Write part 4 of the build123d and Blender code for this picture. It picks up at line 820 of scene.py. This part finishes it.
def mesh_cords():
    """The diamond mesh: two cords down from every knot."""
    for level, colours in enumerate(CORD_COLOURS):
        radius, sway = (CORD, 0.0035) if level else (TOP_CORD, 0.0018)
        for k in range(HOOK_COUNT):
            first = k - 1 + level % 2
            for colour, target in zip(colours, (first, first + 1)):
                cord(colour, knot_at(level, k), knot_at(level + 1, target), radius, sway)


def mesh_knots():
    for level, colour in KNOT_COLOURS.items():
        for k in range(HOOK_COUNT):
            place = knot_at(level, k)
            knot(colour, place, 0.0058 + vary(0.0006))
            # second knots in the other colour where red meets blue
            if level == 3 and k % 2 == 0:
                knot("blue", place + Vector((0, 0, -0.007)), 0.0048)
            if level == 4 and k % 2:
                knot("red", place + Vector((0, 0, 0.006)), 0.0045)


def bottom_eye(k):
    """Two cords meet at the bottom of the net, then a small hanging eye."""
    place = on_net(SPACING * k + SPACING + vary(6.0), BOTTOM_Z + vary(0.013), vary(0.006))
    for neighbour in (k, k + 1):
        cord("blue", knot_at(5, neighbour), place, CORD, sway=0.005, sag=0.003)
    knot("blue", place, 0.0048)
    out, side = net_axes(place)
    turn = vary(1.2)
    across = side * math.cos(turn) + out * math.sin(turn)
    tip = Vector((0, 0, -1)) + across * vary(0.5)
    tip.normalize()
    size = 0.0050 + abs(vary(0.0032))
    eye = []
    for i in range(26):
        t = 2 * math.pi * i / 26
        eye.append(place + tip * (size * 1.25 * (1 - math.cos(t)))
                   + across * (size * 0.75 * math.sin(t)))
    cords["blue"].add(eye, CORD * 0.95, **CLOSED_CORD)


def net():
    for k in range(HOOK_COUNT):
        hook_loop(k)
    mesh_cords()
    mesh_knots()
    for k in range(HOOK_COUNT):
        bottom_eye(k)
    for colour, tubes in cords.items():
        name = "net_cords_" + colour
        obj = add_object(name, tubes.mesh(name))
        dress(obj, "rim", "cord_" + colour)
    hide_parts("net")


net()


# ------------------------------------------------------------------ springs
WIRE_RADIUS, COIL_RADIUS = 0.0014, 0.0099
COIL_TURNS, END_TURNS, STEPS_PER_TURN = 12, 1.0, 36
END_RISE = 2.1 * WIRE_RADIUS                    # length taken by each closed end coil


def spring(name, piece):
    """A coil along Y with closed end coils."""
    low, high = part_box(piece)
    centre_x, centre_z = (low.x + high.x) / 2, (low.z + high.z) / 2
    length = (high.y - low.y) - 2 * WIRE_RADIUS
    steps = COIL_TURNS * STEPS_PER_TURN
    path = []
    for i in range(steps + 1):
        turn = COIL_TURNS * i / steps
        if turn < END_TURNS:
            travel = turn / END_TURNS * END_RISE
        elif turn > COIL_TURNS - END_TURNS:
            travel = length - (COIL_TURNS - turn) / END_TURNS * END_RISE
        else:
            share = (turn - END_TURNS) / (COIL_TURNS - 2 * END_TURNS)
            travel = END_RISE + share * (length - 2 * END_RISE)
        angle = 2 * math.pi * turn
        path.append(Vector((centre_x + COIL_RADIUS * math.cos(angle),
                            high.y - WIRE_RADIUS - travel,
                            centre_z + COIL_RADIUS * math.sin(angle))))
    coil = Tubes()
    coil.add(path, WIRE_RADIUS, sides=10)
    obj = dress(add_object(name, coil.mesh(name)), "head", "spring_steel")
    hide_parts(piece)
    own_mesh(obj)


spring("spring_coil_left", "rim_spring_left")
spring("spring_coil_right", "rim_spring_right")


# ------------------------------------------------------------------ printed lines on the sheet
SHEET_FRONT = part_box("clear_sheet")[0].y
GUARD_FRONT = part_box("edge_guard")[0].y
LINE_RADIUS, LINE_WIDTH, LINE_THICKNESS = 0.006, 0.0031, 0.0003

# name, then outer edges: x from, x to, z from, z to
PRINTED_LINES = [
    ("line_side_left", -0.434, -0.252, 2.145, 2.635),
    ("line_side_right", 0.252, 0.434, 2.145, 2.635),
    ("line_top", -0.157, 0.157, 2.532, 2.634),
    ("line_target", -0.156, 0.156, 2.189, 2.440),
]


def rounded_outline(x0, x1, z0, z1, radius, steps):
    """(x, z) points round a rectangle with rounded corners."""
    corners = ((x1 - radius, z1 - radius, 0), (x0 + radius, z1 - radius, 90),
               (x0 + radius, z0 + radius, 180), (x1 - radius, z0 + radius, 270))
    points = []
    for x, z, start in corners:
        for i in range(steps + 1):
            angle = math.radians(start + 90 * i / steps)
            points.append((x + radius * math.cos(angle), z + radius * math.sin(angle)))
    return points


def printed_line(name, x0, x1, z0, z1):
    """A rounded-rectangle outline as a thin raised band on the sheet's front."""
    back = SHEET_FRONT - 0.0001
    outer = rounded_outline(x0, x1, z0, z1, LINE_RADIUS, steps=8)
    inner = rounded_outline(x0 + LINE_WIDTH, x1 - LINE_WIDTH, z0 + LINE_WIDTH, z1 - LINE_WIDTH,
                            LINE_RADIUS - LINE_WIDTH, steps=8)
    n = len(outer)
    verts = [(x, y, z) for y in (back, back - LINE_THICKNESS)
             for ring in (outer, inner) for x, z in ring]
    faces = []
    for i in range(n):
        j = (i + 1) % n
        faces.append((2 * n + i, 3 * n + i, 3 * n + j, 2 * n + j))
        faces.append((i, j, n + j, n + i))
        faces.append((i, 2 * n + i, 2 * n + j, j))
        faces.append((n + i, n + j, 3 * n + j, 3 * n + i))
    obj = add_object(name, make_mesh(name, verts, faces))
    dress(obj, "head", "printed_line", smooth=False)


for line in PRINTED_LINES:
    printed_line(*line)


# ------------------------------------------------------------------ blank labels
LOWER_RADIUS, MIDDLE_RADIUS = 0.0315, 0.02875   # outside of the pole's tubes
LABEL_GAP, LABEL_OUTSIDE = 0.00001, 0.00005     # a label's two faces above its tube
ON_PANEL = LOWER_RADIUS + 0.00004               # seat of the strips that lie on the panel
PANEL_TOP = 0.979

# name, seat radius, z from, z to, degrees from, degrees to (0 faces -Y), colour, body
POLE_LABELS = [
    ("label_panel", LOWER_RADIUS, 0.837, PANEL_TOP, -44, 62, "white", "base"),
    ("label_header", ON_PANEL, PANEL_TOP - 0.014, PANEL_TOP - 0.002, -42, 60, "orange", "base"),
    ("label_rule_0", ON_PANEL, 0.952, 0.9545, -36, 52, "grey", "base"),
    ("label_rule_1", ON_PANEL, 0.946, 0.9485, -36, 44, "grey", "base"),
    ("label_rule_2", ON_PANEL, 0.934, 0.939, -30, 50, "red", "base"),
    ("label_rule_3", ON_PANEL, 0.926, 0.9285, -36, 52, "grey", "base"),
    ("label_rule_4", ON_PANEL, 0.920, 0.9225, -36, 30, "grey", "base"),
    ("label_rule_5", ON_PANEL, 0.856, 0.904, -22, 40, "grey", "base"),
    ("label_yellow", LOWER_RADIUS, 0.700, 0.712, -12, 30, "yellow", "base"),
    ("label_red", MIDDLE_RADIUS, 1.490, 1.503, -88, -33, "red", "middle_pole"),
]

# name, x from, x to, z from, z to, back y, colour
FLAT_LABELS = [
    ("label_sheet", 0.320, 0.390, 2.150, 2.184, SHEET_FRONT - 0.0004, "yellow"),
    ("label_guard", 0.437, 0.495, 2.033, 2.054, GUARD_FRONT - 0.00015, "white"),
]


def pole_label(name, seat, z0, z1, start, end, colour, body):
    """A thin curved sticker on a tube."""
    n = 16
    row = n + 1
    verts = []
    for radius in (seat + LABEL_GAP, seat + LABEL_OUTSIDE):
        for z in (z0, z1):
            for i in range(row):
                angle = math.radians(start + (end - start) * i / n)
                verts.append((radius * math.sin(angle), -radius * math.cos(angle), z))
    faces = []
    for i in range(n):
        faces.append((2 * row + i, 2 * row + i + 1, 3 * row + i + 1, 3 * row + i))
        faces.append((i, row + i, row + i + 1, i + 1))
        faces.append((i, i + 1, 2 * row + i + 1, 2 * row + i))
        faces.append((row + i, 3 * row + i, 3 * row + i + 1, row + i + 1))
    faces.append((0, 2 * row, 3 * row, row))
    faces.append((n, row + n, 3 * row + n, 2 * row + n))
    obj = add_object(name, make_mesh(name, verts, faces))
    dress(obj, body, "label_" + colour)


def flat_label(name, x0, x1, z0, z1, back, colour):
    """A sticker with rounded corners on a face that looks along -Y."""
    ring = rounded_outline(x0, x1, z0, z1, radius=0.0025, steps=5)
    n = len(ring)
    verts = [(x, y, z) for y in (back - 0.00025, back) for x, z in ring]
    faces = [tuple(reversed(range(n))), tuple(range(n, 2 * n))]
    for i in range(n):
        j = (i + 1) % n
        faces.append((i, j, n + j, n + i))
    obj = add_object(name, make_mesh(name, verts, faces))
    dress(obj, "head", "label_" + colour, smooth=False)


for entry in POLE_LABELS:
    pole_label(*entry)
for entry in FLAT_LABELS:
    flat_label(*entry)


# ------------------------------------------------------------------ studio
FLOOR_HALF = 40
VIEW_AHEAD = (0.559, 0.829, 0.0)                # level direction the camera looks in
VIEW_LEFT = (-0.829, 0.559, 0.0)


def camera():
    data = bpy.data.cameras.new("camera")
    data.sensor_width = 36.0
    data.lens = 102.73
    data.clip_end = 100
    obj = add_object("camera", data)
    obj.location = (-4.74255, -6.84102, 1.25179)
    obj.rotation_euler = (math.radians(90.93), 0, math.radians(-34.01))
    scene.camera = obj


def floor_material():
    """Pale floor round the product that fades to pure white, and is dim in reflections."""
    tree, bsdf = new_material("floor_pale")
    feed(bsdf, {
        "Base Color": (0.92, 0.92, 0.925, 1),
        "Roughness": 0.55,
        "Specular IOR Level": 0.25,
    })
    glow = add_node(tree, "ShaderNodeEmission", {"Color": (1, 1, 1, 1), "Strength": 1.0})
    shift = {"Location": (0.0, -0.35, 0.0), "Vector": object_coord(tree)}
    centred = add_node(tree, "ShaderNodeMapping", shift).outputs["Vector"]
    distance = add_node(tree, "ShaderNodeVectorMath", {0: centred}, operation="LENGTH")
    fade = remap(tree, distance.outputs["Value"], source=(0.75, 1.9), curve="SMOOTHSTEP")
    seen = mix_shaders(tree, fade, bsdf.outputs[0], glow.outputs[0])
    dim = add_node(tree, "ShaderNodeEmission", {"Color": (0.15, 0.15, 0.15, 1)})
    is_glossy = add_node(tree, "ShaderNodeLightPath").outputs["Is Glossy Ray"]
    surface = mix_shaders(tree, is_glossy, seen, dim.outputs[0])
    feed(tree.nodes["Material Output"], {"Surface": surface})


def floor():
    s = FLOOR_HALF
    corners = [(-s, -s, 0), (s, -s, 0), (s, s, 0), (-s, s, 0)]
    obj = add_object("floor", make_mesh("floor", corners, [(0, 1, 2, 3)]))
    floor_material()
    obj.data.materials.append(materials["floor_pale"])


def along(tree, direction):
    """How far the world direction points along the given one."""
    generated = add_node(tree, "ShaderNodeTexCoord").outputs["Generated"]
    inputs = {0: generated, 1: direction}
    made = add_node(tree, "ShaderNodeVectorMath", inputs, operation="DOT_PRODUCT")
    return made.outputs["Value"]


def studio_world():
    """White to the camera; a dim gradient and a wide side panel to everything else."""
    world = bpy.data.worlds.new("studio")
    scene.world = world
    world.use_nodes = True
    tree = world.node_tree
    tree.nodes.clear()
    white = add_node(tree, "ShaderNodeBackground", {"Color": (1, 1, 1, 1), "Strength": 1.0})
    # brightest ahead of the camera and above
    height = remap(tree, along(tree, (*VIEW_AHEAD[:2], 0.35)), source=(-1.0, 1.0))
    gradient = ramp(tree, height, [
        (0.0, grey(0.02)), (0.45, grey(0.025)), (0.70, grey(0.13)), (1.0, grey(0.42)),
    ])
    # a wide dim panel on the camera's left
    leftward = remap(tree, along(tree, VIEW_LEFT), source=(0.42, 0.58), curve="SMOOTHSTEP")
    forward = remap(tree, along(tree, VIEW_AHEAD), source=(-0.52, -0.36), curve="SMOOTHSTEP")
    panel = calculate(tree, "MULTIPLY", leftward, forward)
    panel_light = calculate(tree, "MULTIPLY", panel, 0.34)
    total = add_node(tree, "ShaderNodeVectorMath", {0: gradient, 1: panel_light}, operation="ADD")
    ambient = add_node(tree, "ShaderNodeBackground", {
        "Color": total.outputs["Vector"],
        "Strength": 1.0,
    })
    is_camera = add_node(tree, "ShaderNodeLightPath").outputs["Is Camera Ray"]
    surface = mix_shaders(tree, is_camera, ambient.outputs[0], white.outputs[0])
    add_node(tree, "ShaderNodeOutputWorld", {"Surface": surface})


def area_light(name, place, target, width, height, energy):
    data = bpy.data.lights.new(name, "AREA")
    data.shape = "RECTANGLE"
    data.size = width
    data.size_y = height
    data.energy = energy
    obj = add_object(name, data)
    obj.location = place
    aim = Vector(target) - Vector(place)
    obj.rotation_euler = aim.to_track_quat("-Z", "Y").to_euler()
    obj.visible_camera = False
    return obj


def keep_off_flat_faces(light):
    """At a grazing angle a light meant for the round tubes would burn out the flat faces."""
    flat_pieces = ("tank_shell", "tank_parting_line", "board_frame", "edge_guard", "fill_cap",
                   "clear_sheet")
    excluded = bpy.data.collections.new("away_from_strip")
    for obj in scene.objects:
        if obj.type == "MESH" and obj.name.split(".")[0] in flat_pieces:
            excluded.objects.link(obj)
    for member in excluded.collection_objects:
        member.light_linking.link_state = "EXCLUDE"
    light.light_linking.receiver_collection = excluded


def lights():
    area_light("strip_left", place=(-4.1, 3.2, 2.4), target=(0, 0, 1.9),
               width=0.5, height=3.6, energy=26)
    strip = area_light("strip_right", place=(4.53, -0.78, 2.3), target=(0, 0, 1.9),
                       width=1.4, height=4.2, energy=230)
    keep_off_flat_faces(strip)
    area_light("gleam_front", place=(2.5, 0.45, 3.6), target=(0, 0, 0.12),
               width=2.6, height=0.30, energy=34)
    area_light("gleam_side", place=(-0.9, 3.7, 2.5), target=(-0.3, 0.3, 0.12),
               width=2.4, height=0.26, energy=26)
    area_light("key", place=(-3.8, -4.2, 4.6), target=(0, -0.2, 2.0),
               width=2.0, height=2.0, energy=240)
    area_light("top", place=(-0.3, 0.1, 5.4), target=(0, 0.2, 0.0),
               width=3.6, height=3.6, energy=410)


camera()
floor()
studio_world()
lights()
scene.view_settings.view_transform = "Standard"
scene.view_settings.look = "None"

_EXERCISE TASK_.
Please write out the material word for word from its first line through the line holding "0, 0.006)), 0.0045)", including both, and no line past it.

_WORKED SOLUTION_.
Write part 4 of the build123d and Blender code for this picture. It picks up at line 820 of scene.py. This part finishes it.
def mesh_cords():
    """The diamond mesh: two cords down from every knot."""
    for level, colours in enumerate(CORD_COLOURS):
        radius, sway = (CORD, 0.0035) if level else (TOP_CORD, 0.0018)
        for k in range(HOOK_COUNT):
            first = k - 1 + level % 2
            for colour, target in zip(colours, (first, first + 1)):
                cord(colour, knot_at(level, k), knot_at(level + 1, target), radius, sway)


def mesh_knots():
    for level, colour in KNOT_COLOURS.items():
        for k in range(HOOK_COUNT):
            place = knot_at(level, k)
            knot(colour, place, 0.0058 + vary(0.0006))
            # second knots in the other colour where red meets blue
            if level == 3 and k % 2 == 0:
                knot("blue", place + Vector((0, 0, -0.007)), 0.0048)
            if level == 4 and k % 2:
                knot("red", place + Vector((0, 0, 0.006)), 0.0045)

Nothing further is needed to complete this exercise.